The Uplay reward system was first introduced alongside the release of Assassin's Creed II on 17 November 2009. The Uplay reward system allowed players to connect with other gamers, and to earn rewards based on achievements (called "Actions") in Uplay-enabled games, with Ubisoft CEO Yves Guillemot stating that "the more you play, the more free goods you will be able to have".

On personal computers, Ubisoft had offered its Ubisoft Game Launcher to manage the downloads and updating of its games. The Uplay client was introduced on 3 July 2012 to replace the launcher, incorporating its features as well as management of Uplay rewards and a digital storefront for Ubisoft games.

Certain Ubisoft games required an online pass known as a "Uplay Passport" to access online and multiplayer content. In October 2013, Ubisoft announced that it would discontinue its use of online passes on future games, and made the Uplay Passport for Assassin's Creed IV: Black Flag available at no charge effective immediately.
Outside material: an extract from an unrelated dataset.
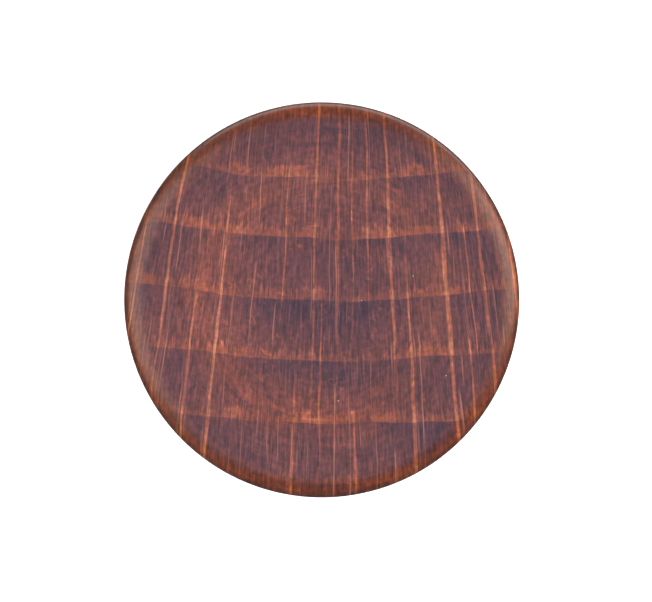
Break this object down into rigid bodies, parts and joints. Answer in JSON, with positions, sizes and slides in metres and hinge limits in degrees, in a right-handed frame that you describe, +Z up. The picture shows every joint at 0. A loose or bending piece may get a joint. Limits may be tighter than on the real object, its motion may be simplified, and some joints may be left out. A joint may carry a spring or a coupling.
{
  "type": "offering plate",
  "caption": "Round turned wooden plate with a rounded edge, a shallow well and a felted foot ring, for passing and collecting offerings.",
  "frame": {"origin": "on the axis of the plate, at the height of what it stands on, so at the middle of the foot felt's underside", "axes": "+Z up along the axis, out of the well; the plate is round, so +X and +Y are any two directions across it, with the wood's rays running along Y"},
  "size_m": [0.254, 0.254, 0.026],
  "materials": {
    "plate_wood": "dark red-brown mahogany stain on a ring-porous hardwood with bold rays, satin varnish",
    "foot_wood": "the same stain and satin varnish on a turned ring",
    "felt": "dark green pressed wool felt"
  },
  "bodies": {
    "root": {"plate": "plate_wood", "foot_ring": "foot_wood", "base_felt": "felt", "foot_felt": "felt"}
  },
  "joints": []
}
Uplay+, a monthly subscription service giving the subscriber full access to over 100 games in the Ubisoft catalog including immediate access to new games and closed beta tests, was introduced during E3 2019. Uplay+ launched on September 3, 2019 in beta form, with full expansion in early 2020. The service was offered both through the Uplay store, as will be an option for Stadia users.
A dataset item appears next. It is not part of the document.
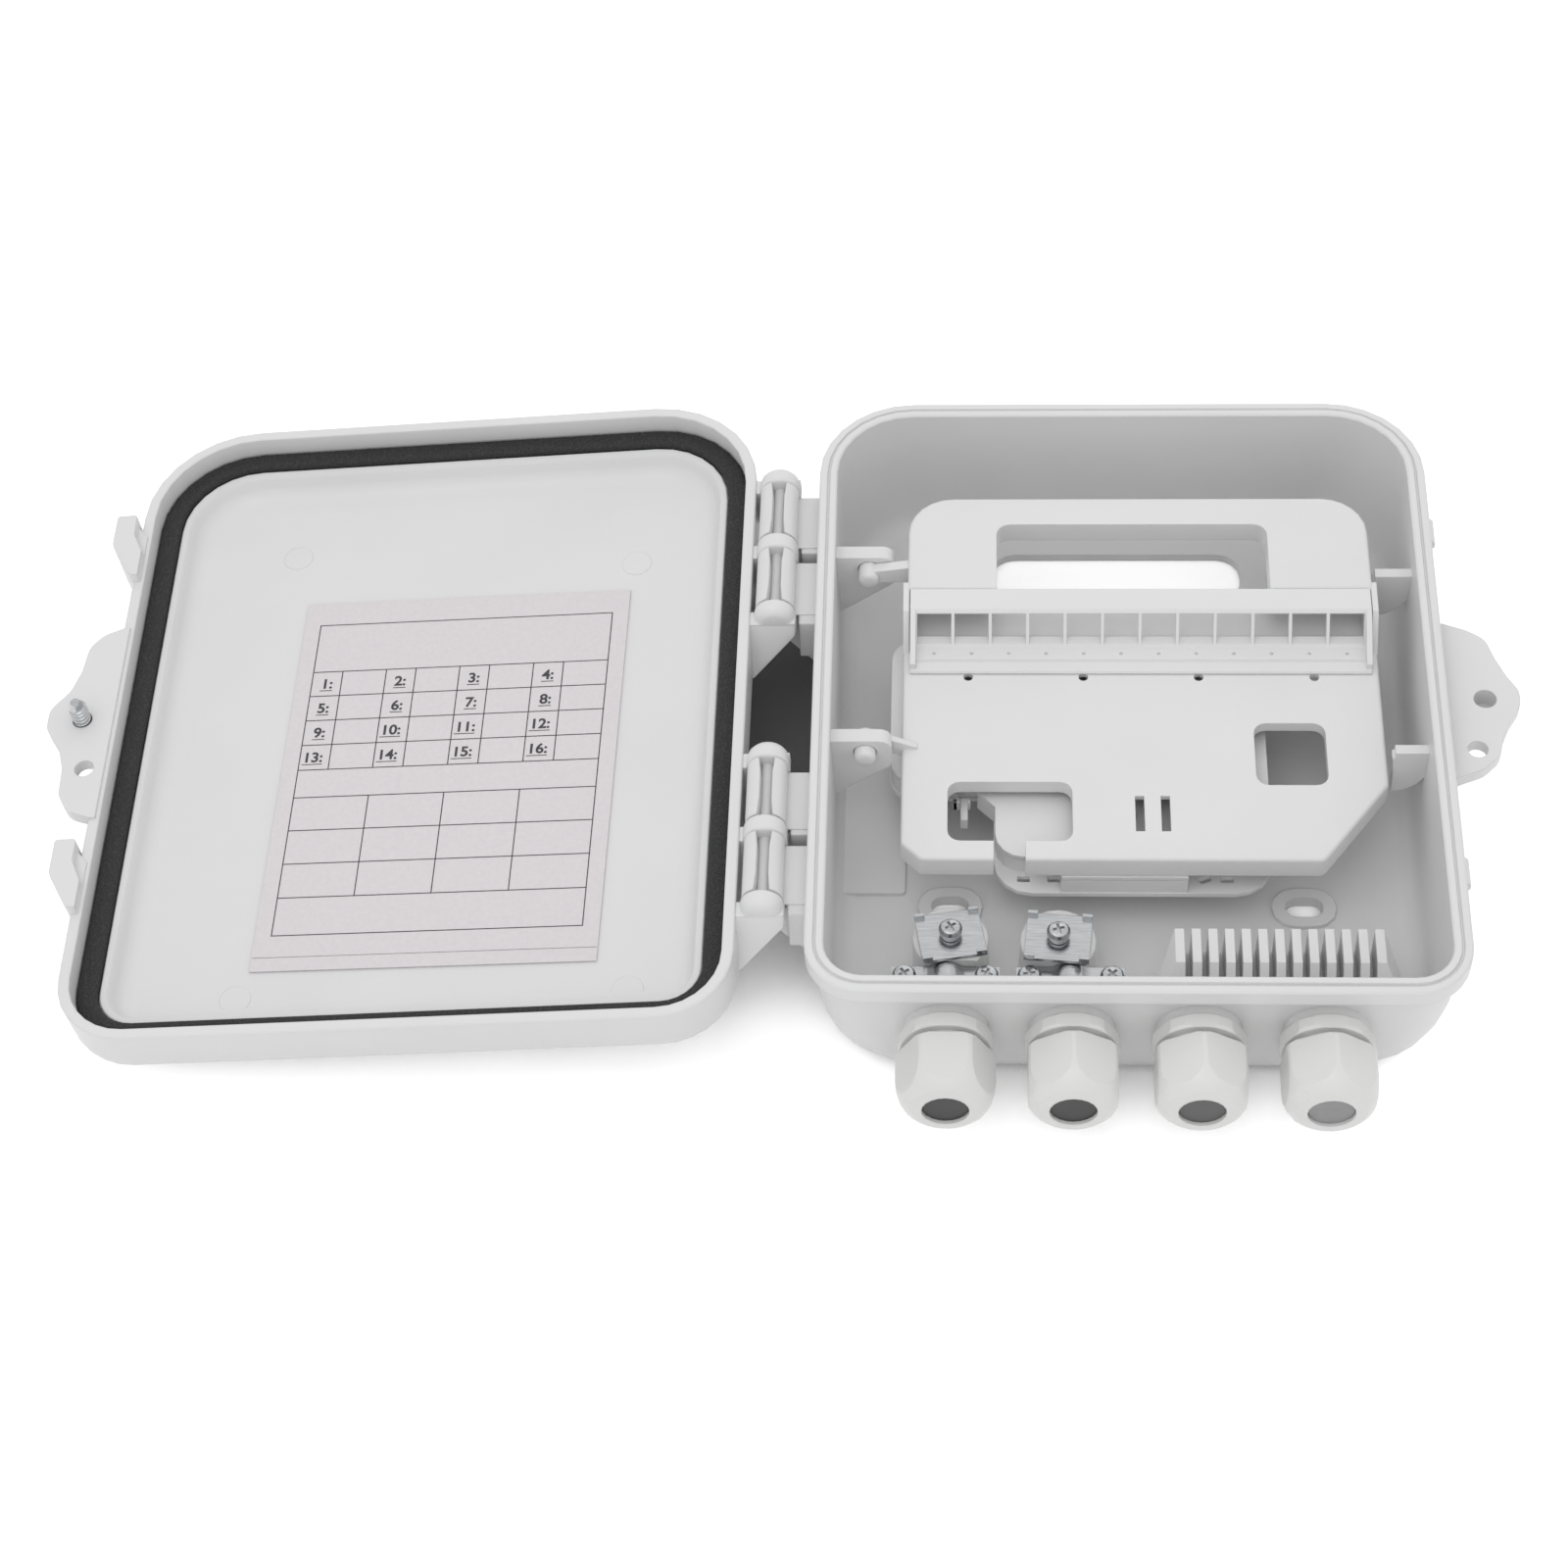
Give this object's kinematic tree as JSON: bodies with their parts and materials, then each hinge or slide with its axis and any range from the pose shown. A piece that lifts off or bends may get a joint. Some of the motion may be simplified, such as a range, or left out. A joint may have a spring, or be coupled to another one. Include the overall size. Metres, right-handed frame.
{
  "type": "fibre distribution box",
  "caption": "Outdoor fibre distribution box lying open: hinged lid with seal and label, lift-up adapter tray over a splice tray, cable clamps, comb and glands.",
  "frame": {"origin": "middle of the back face, which lies on the wall or the table", "axes": "+X from the hinge side to the lock side, +Y from the glands to the far wall, +Z out of the box"},
  "size_m": [0.4827, 0.2746, 0.0556],
  "materials": {
    "white_plastic": "satin moulded, off-white grey",
    "inner_plastic": "satin moulded, off-white grey",
    "gland_plastic": "smooth polyamide, off-white",
    "black_rubber": "matt black foam strip",
    "seal_rubber": "smooth dark rubber",
    "zinc_steel": "bright zinc plate",
    "paper": "matt self-adhesive paper"
  },
  "bodies": {
    "base": {"base_shell": "white_plastic", "cable_comb": "inner_plastic", "clamp_saddle_1": "zinc_steel", "clamp_plate_1": "zinc_steel", "clamp_washer_1": "zinc_steel", "clamp_screw_1": "zinc_steel", "clamp_saddle_2": "zinc_steel", "clamp_plate_2": "zinc_steel", "clamp_washer_2": "zinc_steel", "clamp_screw_2": "zinc_steel", "bracket_screw_1": "zinc_steel", "bracket_screw_2": "zinc_steel", "bracket_screw_3": "zinc_steel", "bracket_screw_4": "zinc_steel", "gland_body_1": "gland_plastic", "gland_seal_1": "seal_rubber", "gland_locknut_1": "gland_plastic", "gland_body_2": "gland_plastic", "gland_seal_2": "seal_rubber", "gland_locknut_2": "gland_plastic", "gland_body_3": "gland_plastic", "gland_seal_3": "seal_rubber", "gland_locknut_3": "gland_plastic", "gland_body_4": "gland_plastic", "gland_seal_4": "seal_rubber", "gland_locknut_4": "gland_plastic"},
    "lid": {"lid_shell": "white_plastic", "lid_gasket": "black_rubber", "label_sheet": "paper"},
    "lock_screw": {"lock_screw": "zinc_steel"},
    "tray": {"adapter_tray": "inner_plastic", "adapter_rack": "inner_plastic", "splice_tray": "inner_plastic", "splice_cover": "inner_plastic"},
    "gland_nut_1": {"gland_nut_1": "gland_plastic"},
    "gland_nut_2": {"gland_nut_2": "gland_plastic"},
    "gland_nut_3": {"gland_nut_3": "gland_plastic"},
    "gland_nut_4": {"gland_nut_4": "gland_plastic"}
  },
  "joints": [
    {"name": "lid_hinge", "type": "hinge", "parent": "base", "child": "lid", "pos_m": [-0.11507, 0, 0.0488], "axis": [0, -1, 0], "range_deg": [-184.82, 0]},
    {"name": "lock_screw_turn", "type": "hinge", "parent": "lid", "child": "lock_screw", "pos_m": [-0.34433, 0, 0.02947], "axis": [0.084, 0, -0.9965], "continuous": true},
    {"name": "tray_hinge", "type": "hinge", "parent": "base", "child": "tray", "pos_m": [-0.0845, 0, 0.0415], "axis": [0, -1, 0], "range_deg": [0, 95]},
    {"name": "gland_nut_1_turn", "type": "hinge", "parent": "base", "child": "gland_nut_1", "pos_m": [-0.0581, -0.128, 0.0288], "axis": [0, -1, 0], "continuous": true},
    {"name": "gland_nut_2_turn", "type": "hinge", "parent": "base", "child": "gland_nut_2", "pos_m": [-0.0194, -0.128, 0.0288], "axis": [0, -1, 0], "continuous": true},
    {"name": "gland_nut_3_turn", "type": "hinge", "parent": "base", "child": "gland_nut_3", "pos_m": [0.0194, -0.128, 0.0288], "axis": [0, -1, 0], "continuous": true},
    {"name": "gland_nut_4_turn", "type": "hinge", "parent": "base", "child": "gland_nut_4", "pos_m": [0.0581, -0.128, 0.0288], "axis": [0, -1, 0], "continuous": true}
  ]
}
In October 2020, Uplay and the Ubisoft Club were merged into Ubisoft Connect, which would offer the same features but also enable current and future Ubisoft games to support cross-saves and cross-play between platforms, and support for cloud gaming platforms including Stadia and Amazon Luna. However, Ubisoft said that several of the older games in the UPlay library will not be transitioned to support Ubisoft Connect's features, and thus they unlocked all the Uplay rewards associated with these games for all users. As part of Ubisoft's transition from Uplay to Ubisoft Connect, the Uplay+ service was rebranded as Ubisoft+ in October 2020, with its offering expanded to include the Amazon Luna cloud gaming platform.
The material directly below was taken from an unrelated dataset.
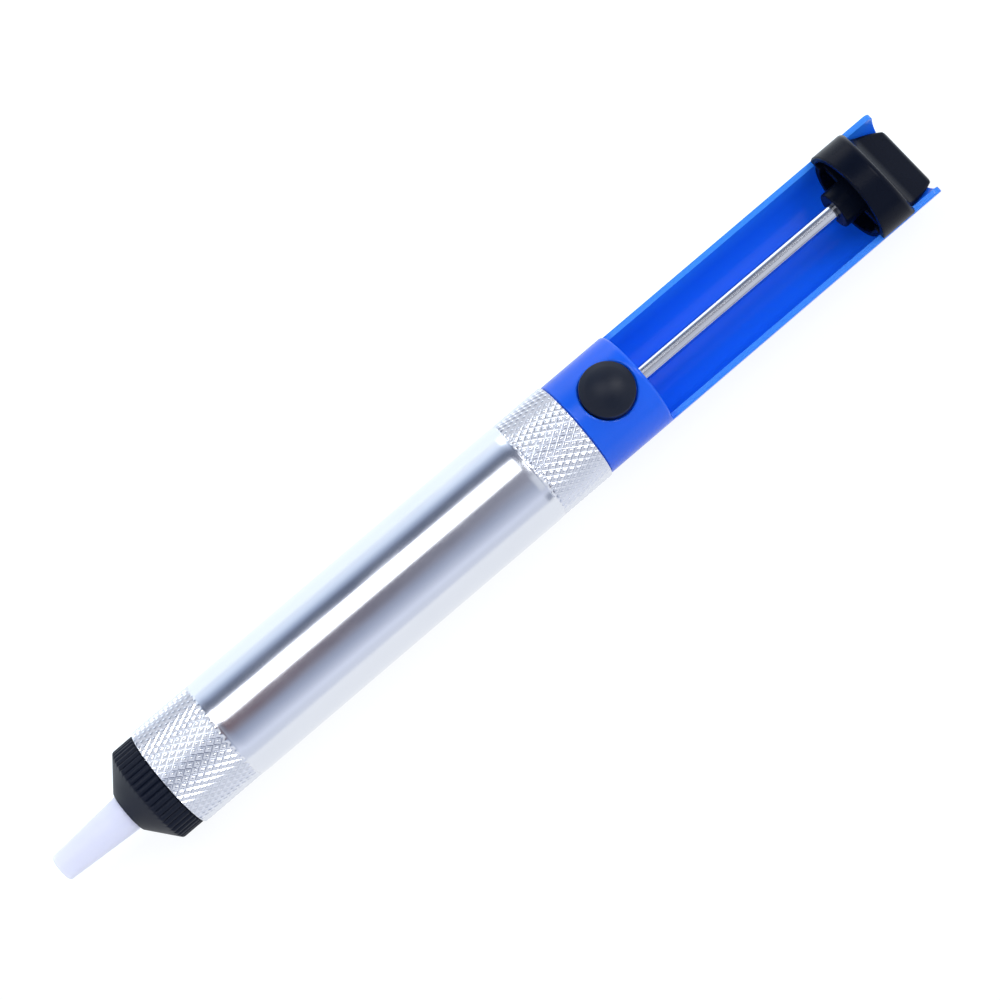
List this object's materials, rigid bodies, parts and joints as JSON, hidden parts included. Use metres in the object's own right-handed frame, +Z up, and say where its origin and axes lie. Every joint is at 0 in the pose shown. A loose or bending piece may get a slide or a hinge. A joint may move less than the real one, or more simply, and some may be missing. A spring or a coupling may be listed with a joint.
{
  "type": "desoldering pump",
  "caption": "Spring-powered hand desoldering pump: slim knurled metal barrel, heat-proof nozzle, release button, and a thumb-knob plunger in a half-open guard.",
  "frame": {"origin": "on the surface that the tool lies on, under the middle of its bounding box", "axes": "+X along the tool from the nozzle to the thumb knob; +Z up, the side of the release button and of the guard's open side; +Y completes a right-handed frame"},
  "size_m": [0.1934, 0.02, 0.0218],
  "materials": {
    "barrel_metal": "satin turned, with diamond-knurled bands",
    "housing_plastic": "glossy moulded, slightly translucent blue",
    "black_plastic": "satin moulded black",
    "button_plastic": "satin moulded black",
    "nozzle_ptfe": "smooth, waxy, slightly translucent white",
    "rod_steel": "drawn, polished along its length",
    "spring_steel": "bright wire",
    "plate_steel": "stamped, zinc plated",
    "piston_plastic": "smooth moulded, off-white",
    "seal_rubber": "smooth black",
    "bush_brass": "turned"
  },
  "bodies": {
    "barrel": {"barrel": "barrel_metal", "rear_housing": "housing_plastic", "rod_guide_bush": "bush_brass", "buffer_ring": "seal_rubber", "main_spring": "spring_steel", "button_spring": "spring_steel"},
    "nose_thread": {"nose_seal_ring": "seal_rubber"},
    "nose": {"nose_cap": "black_plastic", "nozzle": "nozzle_ptfe", "nozzle_retainer": "plate_steel", "spring_seat_washer": "plate_steel"},
    "plunger": {"plunger_rod": "rod_steel", "cleaning_pin": "rod_steel", "piston": "piston_plastic", "piston_seal_ring": "seal_rubber", "piston_washer": "plate_steel", "piston_clips": "plate_steel", "knob": "black_plastic"},
    "button": {"button_cap": "button_plastic", "latch_plate": "plate_steel"}
  },
  "joints": [
    {"name": "plunger_slide", "type": "slide", "parent": "barrel", "child": "plunger", "axis": [-1, 0, 0], "range_m": [0, 0.0454], "stiffness_N_per_m": 408, "springref_m": -0.0125, "deforming": ["main_spring"]},
    {"name": "button_press", "type": "slide", "parent": "barrel", "child": "button", "axis": [0, 0, -1], "range_m": [0, 0.002], "stiffness_N_per_m": 800, "springref_m": -0.0012, "deforming": ["button_spring"]},
    {"name": "nose_advance", "type": "slide", "parent": "barrel", "child": "nose_thread", "axis": [-1, 0, 0], "range_m": [0, 0.0081]},
    {"name": "nose_turn", "type": "hinge", "parent": "nose_thread", "child": "nose", "pos_m": [-0.0697, 0, 0.01], "axis": [-1, 0, 0], "range_deg": [0, 2880]}
  ],
  "couplings": [
    {"joint": "nose_advance", "follows": "nose_turn", "m_per_rad": 0.00015915}
  ]
}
In July 2023, it was reported that Ubisoft had started to permanently delete accounts it deemed "inactive", including purchased games. The company said that this was incorrect and that only accounts without purchases were deleted to comply with the General Data Protection Regulation.

==Reception==
Early reception of Uplay with reviewers and the public had been largely negative, primarily related to the use of DRM. Early games that incorporated Uplay required players to maintain a constant connection to the internet, and if the connection was lost during gameplay, the game would halt, sending users back to their last checkpoint or save depending on the specific game. The scheme quickly came under fire after a denial-of-service attack on Ubisoft's DRM servers in early March 2010 rendered Silent Hunter 5 and Assassin's Creed II unplayable for several days. The always-on requirement was quietly lifted for existing Uplay games towards the end of 2010, being changed to a single validation on game launch. However, the always-on requirement made a return in 2011 with the releases of Driver: San Francisco and From Dust, the latter having been explicitly stated by Ubisoft prior to release to only require a one-time online activation on install. From Dust was later patched to remove the always-on requirement. In September 2012 Ubisoft employees confirmed in an interview that no further Ubisoft games would be using the always-on requirement, instead opting for a one-time activation of the game on install. However The Crew, released in 2014, required the player to be always online in order to play.

John Walker, writing for Rock, Paper, Shotgun, called it a "technical mess" and saying that "it desperately needs to just go away" in the wake of a server collapse around the release of Far Cry 3 that temporarily made the game unplayable. Ars Technica's Kyle Orland says that "Uplay has not exactly endeared itself to the PC gaming community", describing a history of technical errors and problems related to its DRM. Geoffrey Tim, writing for lazygamer.net, called it the "worst thing" about Ubisoft's "otherwise excellent" games, and particularly criticized it for running alongside Steam when Ubisoft games are purchased on that platform. Patrick Klepek, writing for Giant Bomb, criticized the same point, saying that Ubisoft's desire to run its own distribution service offered no real benefit to consumers, and describing the tactics they used to try to get people to use it as irritating and unappealing. Writing a comparison for GadgetReview in which he compared the three major distribution platforms—Uplay, Valve's Steam and Electronic Arts' Origin—Shawn Sanders criticized it for using large amounts of memory while offering fewer features than its competitors. Summarizing popular opinion on the service, VG247's Brenna Hillier said that "Uplay is one of the less popular PC DRM systems, but all your fervent wishing that it would die has not been successful." Joshua Wolens of PC Gamer said that "Have you ever launched a game from Steam, only to watch Origin or UPlay spark to life, and thought "Ah, yes, how pleased I am to see you"? Of course you haven't, unless you own EA or Ubisoft stock. These things don't exist to make games better, they exist to give business liches and C-suite types a little warm glow."

===Rootkit allegations===
In July 2012 Tavis Ormandy, an Information Security Engineer at Google, claimed that "Uplay" DRM is a rootkit and poses a serious security risk. The software installs a browser plugin that provides access to the system. Ormandy has written proof-of-concept code for the exploit. The exploit is believed to have been fixed as of version 2.0.4, released on 30 July 2012.

== Ubisoft Club ==

The Ubisoft Club logo

The Ubisoft Club (initially known as Uplay Club) was introduced in October 2015, which transitioned most of the reward system facets of Uplay to this program, as well as adding further ways for players to earn points towards rewards by playing Ubisoft games.

In 2020, it merged into Ubisoft Connect.